How long should I keep the window open after showering?
A short period is often enough. Ten to twenty minutes is a pragmatic window based on typical bathroom volumes. The time varies with outside temperature and the amount of steam produced. The key is to let the heaviest burst of humidity escape before it condenses on cooler surfaces. If you are uncertain leave it open until surfaces no longer glisten.
What if I live in a noisy or polluted urban area?
There are trade offs. If opening the window introduces unacceptable outdoor contaminants or security risks then prioritize a high quality extractor fan that vents outside. In those circumstances treat the fan as part of an engineered solution and ensure ducts are clear and the fan is powerful enough for the room size.

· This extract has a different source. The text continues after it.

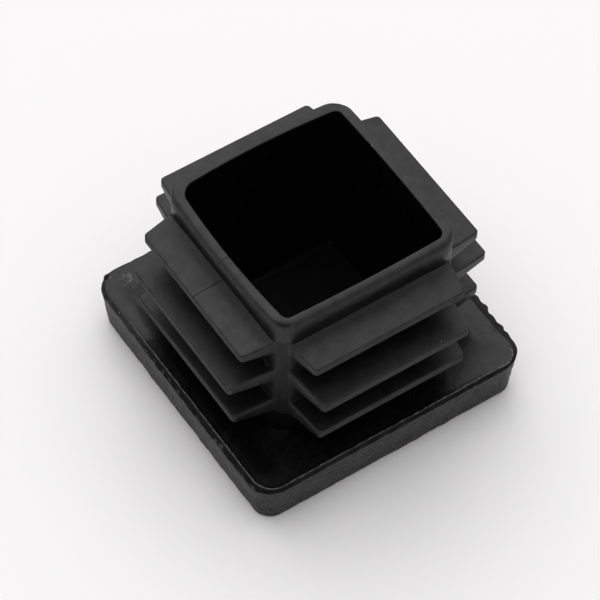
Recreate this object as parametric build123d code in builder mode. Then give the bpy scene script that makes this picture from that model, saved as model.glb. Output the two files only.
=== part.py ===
from build123d import *

import os
from math import radians, tan

# Ribbed end cap for a 25 mm square tube, moulded in one piece.
#
# Millimetres, +Z up. The cap stands on the outer face of its head, whose centre is the origin, and
# the hollow plug that enters the tube points up. The plug carries three tiers of thin fins on each
# of its four sides: the middle tier reaches furthest, the top one least.

os.makedirs("parts", exist_ok=True)

# --- head: the square plate that covers the end of the tube
head_width = 25.0  # at its widest, along the parting line
head_thickness = 4.2
head_corner_radius = 2.1  # at the widest place
head_draft_deg = 7.0  # the sides lean in from the parting line down to the outer face
head_edge_band = 0.35  # the smooth band between the parting line and the inner face
head_inner_edge_radius = 0.3
head_outer_edge_radius = 0.25

# --- plug: the hollow square body that enters the tube
plug_width = 16.4
wall_thickness = 0.95  # at the mouth, and more further down
plug_root_radius = 0.3  # where the plug grows out of the head
rim_band = 0.4  # the straight last stretch of the plug, on which its rim is rounded
rim_outer_radius = 0.3
rim_inner_radius = 0.1

# --- pocket: the open hollow of the plug
pocket_draft_deg = 1.0
pocket_corner_radius = 0.6
pocket_floor_radius = 0.4
pocket_floor_thickness = 1.8  # between the pocket and the head's outer face

# --- the walls bulge outward between the top fins and the mouth
wall_bows = [0.15, 0.35, 0.35, 0.15]  # on the +X, +Y, -X and -Y side

# --- fins: one wedge on each side in each tier, thinning outward
fin_tiers = [  # (rise above the tier below, or above the head, and reach from the plug's wall)
    (3.15, 3.30),
    (3.95, 3.75),
    (3.65, 2.70),
]
rim_rise = 3.15  # of the rim above the top tier
fin_root_thickness = 1.5
fin_tip_thickness = 0.75
fin_end_inset = 0.85  # from the plug's virtual corner to the root's end
fin_end_draft_deg = 8.0  # the ends lean in, so a fin is shorter at its tip
fin_corner_radius = 0.5
fin_tip_edge_radius = 0.12
fin_root_bevel = 0.25
fin_embed = 0.5  # how deep a fin's root starts inside the wall that carries it

# --- sizes that follow
side_count = len(wall_bows)
no_bows = [0.0] * side_count
parting_height = head_thickness - head_edge_band
plug_half = plug_width / 2
plug_corner_radius = pocket_corner_radius + wall_thickness
top_fin_height = head_thickness + sum(rise for rise, reach in fin_tiers)
bulge_start = top_fin_height + fin_root_thickness / 2 + fin_root_bevel
rim_height = top_fin_height + rim_rise
rim_start = rim_height - rim_band
mouth_half = plug_half - wall_thickness
drafted_depth = bulge_start - pocket_floor_thickness
pocket_floor_half = mouth_half - drafted_depth * tan(radians(pocket_draft_deg))


def bowed_square(half, corner_radius, bows):
    """A square with rounded corners, whose +X, +Y, -X and -Y sides bulge outward by `bows`."""
    corners = [(half, -half), (half, half), (-half, half), (-half, -half)]
    with BuildSketch() as square:
        with BuildLine():
            for side, bow in enumerate(bows):
                start = corners[side]
                end = corners[(side + 1) % side_count]
                if bow:
                    SagittaArc(start, end, -bow)
                else:
                    Line(start, end)
        make_face()
        fillet(square.vertices(), corner_radius)
    return square.sketch


def make_fin(middle_height, reach):
    """Make the +X side's fin of one tier: a wedge with drafted ends and rounded tip corners."""
    root_x = plug_half - fin_embed
    tip_x = plug_half + reach
    root_half = fin_root_thickness / 2
    tip_half = fin_tip_thickness / 2
    root_end = plug_half - fin_end_inset
    tip_end = root_end - (tip_x - root_x) * tan(radians(fin_end_draft_deg))
    with BuildPart() as fin:
        with BuildSketch(Plane.XZ) as section:
            with BuildLine():
                Polyline(
                    (root_x, middle_height - root_half),
                    (tip_x, middle_height - tip_half),
                    (tip_x, middle_height + tip_half),
                    (root_x, middle_height + root_half),
                    close=True,
                )
            make_face()
            fillet(section.vertices().group_by(Axis.X)[-1], fin_tip_edge_radius)
        extrude(amount=root_end, both=True)
        with BuildSketch() as plan:
            with BuildLine():
                Polyline(
                    (root_x, -root_end),
                    (tip_x, -tip_end),
                    (tip_x, tip_end),
                    (root_x, root_end),
                    close=True,
                )
            make_face()
            fillet(plan.vertices().group_by(Axis.X)[-1], fin_corner_radius)
        extrude(amount=rim_height, mode=Mode.INTERSECT)
    return fin.part


# --- the pocket's shape, which is cut out of the plug
with BuildPart() as pocket:
    with BuildSketch(Plane.XY.offset(pocket_floor_thickness)):
        add(bowed_square(pocket_floor_half, pocket_corner_radius, no_bows))
    with BuildSketch(Plane.XY.offset(bulge_start)):
        add(bowed_square(mouth_half, pocket_corner_radius, no_bows))
    loft(ruled=True)
    fillet(pocket.faces().sort_by(Axis.Z)[0].edges(), pocket_floor_radius)
    with BuildSketch(Plane.XY.offset(bulge_start)):
        add(bowed_square(mouth_half, pocket_corner_radius, no_bows))
    with BuildSketch(Plane.XY.offset(rim_start)):
        add(bowed_square(mouth_half, pocket_corner_radius, wall_bows))
    loft(ruled=True)
    with BuildSketch(Plane.XY.offset(rim_start)):
        add(bowed_square(mouth_half, pocket_corner_radius, wall_bows))
    extrude(amount=rim_band)

# --- the cap
with BuildPart() as end_cap:
    # the head, drafted from the parting line down, with a rounded band above the line
    with BuildSketch(Plane.XY.offset(parting_height)) as parting:
        RectangleRounded(head_width, head_width, head_corner_radius)
    extrude(amount=-parting_height, taper=head_draft_deg)
    fillet(end_cap.faces().sort_by(Axis.Z)[0].edges(), head_outer_edge_radius)
    with BuildSketch(Plane.XY.offset(parting_height)):
        add(parting.sketch)
    extrude(amount=head_edge_band)
    fillet(end_cap.faces().sort_by(Axis.Z)[-1].edges(), head_inner_edge_radius)

    # the plug, straight up to just above the top fins
    with BuildSketch(Plane.XY.offset(head_thickness)):
        add(bowed_square(plug_half, plug_corner_radius, no_bows))
    extrude(amount=bulge_start - head_thickness)
    inner_face = end_cap.faces().filter_by(Plane.XY).group_by(Axis.Z)[1][0]
    fillet(inner_face.inner_wires()[0].edges(), plug_root_radius)

    # the fins, tier by tier from the head up
    fin_height = head_thickness
    for rise, reach in fin_tiers:
        fin_height += rise
        tier_fin = make_fin(fin_height, reach)
        with PolarLocations(0, side_count):
            add(tier_fin)
        chamfer(end_cap.edges(Select.NEW), fin_root_bevel)

    # the bulging end of the plug, straight in its last stretch
    with BuildSketch(Plane.XY.offset(bulge_start)):
        add(bowed_square(plug_half, plug_corner_radius, no_bows))
    with BuildSketch(Plane.XY.offset(rim_start)):
        add(bowed_square(plug_half, plug_corner_radius, wall_bows))
    loft(ruled=True)
    with BuildSketch(Plane.XY.offset(rim_start)):
        add(bowed_square(plug_half, plug_corner_radius, wall_bows))
    extrude(amount=rim_band)

    # the pocket and the rim around its mouth
    add(pocket.part, mode=Mode.SUBTRACT)
    rim = end_cap.faces().sort_by(Axis.Z)[-1]
    fillet(rim.outer_wire().edges(), rim_outer_radius)
    rim = end_cap.faces().sort_by(Axis.Z)[-1]
    fillet(rim.inner_wires()[0].edges(), rim_inner_radius)

end_cap.part.label = "end_cap"
export_step(end_cap.part, "parts/end_cap.step")
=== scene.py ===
import math

import bpy
import numpy as np
from mathutils import Matrix, Vector, noise


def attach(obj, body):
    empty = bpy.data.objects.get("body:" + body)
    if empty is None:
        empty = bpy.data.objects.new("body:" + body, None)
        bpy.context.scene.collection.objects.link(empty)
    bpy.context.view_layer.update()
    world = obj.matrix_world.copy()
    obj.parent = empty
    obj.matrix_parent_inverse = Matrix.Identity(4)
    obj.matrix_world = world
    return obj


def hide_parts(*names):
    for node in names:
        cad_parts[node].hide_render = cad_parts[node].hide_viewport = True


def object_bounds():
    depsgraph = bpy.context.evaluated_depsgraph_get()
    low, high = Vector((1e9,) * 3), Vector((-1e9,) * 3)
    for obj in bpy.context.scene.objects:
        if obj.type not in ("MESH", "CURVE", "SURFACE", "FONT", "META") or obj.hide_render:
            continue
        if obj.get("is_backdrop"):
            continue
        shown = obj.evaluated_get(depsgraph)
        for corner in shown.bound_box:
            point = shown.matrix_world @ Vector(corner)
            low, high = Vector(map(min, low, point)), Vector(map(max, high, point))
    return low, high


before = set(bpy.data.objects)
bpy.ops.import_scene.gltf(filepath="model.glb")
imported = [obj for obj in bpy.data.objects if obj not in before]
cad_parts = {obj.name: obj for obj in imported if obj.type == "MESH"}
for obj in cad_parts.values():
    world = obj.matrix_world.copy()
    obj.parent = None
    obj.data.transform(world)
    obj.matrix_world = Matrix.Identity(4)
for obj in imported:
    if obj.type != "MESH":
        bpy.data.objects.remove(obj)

# Lengths are in millimetres throughout, and become metres where Blender objects are made.
MM = 0.001
CAD_LOW, CAD_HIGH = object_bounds()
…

Can opening the window cause energy waste in winter?
Yes it can if you leave the window open for extended periods while heating systems work hard to recover lost temperature. The practical compromise is to open a window briefly after showering and then close it. Short bursts of airing have disproportionate benefits for moisture control compared to their energy cost.
Should I keep the bathroom door open when airing?
No. Keeping the bathroom door closed while you air helps keep the moist air from migrating into adjoining rooms. Ventilate the bathroom to the outdoors and avoid spreading humidity into hallways and closets. Close the door and open the window for a focused exchange.
How do I know if my extractor fan is working properly?
Check whether it exhausts outside. Feel for a steady pull at the grille when it is on. Listen for unusual noises and inspect ducts for blockages. If you have persistent condensation despite running the fan it may be undersized or misrouted. In that case consider servicing the fan or supplementing with window airing when feasible.